|如何盈利:“快手们”的终极拷问( 二 )


故而 , 平台对内容生产者的收益分享/榨取能力有限 , 甚至需要以相对廉价的单体费率才能维持总量 。 这种市场地位是脆弱的 。 例如 , 快手虽然有带货的“六大家族” , 但他们坐拥私域流量和自有供应链 , 与快手不只是合作分成关系 , 也有一定的竞争关系 。 这是快手自身的带货收入较小的原因之一 。
除了相对意义上的竞争弱势外 , 短视频平台的绝对盈利能力也可能存在天花板 。 影视作品等长视频内容甚至音乐内容属于较为传统的、常态化的精神需求 , 相当于电视广播节目的网络化 , 会带来较为规模化、稳定化甚至业务收入的“中产阶级日常化” 。 而短视频作品的出道就以“猎奇”、“搞笑”为标签 。 这当然可以说是短视频平台在内容甚至文化上巨大的独特贡献所在 。 如有城里文学的创作者表示会通过快手去了解农村有些边缘的生活实录样态、搜集素材启发灵感 。 但内容的精彩 , 是否也会伴随付费收入的厚实?答案未必是肯定的 。
短视频只是一种娱乐需求 , 即便共同面向五环外或三线下 , 拼多多之类所体现的对衣食住行的消费需求 , 大概还是要比快手抖音更刚性些 。 快手披露的近五年每月自每个用户获得的平均收入(ARPU)近四年没超过55元 , 与腾讯音乐的一半都有差距 。 而且 , 抖音快手在网民中的渗透率均已经在50%上下 , 增长空间逼仄 。 “老二”积累起来的客户数量资源的优势 , 也要更脆弱一些 。 事实上 , 目前抖音的广告收入已经是快手的数倍 。
与此相关的是 , 我国主管部门对互联网内容生产的价值观把握并不松弛 。 若想通过进一步地挖掘生活的真实或反常 , 来刺激用户付费的增加 , 能走的道路会比能想到的思路少 。

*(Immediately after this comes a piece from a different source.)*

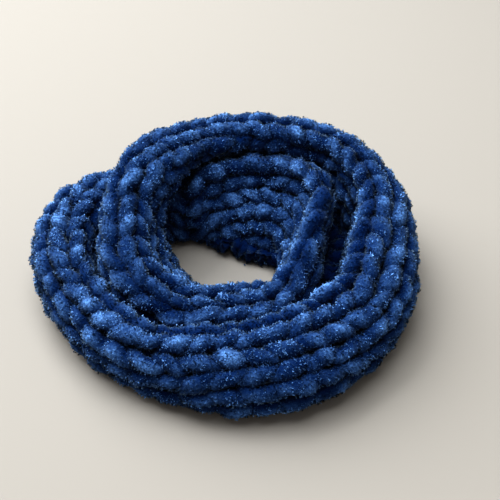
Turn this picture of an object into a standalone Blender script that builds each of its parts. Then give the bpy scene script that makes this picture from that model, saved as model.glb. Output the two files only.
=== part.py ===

当然 , 短视频的经营业者们也在突围 。 例如直播、电商、带货等在本来意义上是与短视频有区别的 。 这为企业带来了更为多元化的收入 。 但与此同时 , 由于与企业起家的主营业务存在差距 , 就不免让人有“凭什么你也能做好”的质问 。 对决虎牙、斗鱼的快手能有更多的机会 , 也自然会有更多的围绕盈利能力的挑战 。 快手2020年上半年的其他收入8.1亿元即便都算是带货收入的话 , 也意味着和毛销售价值(GMV)相比不到1%的货币化率 。 与货币化率超过3%的拼多多等正经电商无法相提并论 。
新人与旧人
上市不是互联网企业的终点 。 资本市场听得见新人的笑 , 也没忘记旧人的哭 。 11月9日 , 曾经37个涨停板的暴风集团迎来了最后的交易日 。 这家公司原名“暴风科技” , 核心产物是提供在线服务的视频软件 , 直到上个月还在更新 , 以后还能为用户继续播放 , 这比起纯粹的内容分享平台可谓更加“技术硬核” 。
当然 , 这一产品的盈利能力仍有所不足 , 故公司在成功登陆资本市场后 , 曾经试图实现多元经营 , 但最终由于方略失据 , 而灰飞烟灭(参见2019年6月30日本版文章《浸鑫启示录:差额补足承诺不是风险控制手段》) 。
再往前看 , 4个月前 , 昔日的深圳创业板第一股、曾经号称贯通软硬件、乐视网最终在证券交易所谢幕摘牌 。 乐视网的辉煌史比暴风更久 , 当初也有更多的评论家一主张不能以工业经济时代的盈亏思路来束缚乐视网的潜能 。 怎奈今岁今年的资本市场没有同步到贾跃亭的梦想高度 , 乐视网的股价还是没有摆脱地心引力 。
这种需要以公司扎实的盈利能力来克服的地心引力既是世纪之交“.com”泡沫破裂时 , 美国公司需要面对的 , 也是2020年从今往后的全世界企业需要面对的 。 我们需要蓬勃的自信心 , 需要对科技改变民族、改变未来的雄心和想象力 。 但正如六十四卦的博大精深不等于你在街头邂逅的周易命师的可靠性 , 在工商名称登记和营业范围核准高度自由化的今天 , 一家名称中有科技二字的企业不等于就是科技公司了 。 按照旧世界的规矩 , 科技公司总得以科技研发为主业 , 甚至以科技研发投入为主要支出、以技术成果营收为主要收入吧 。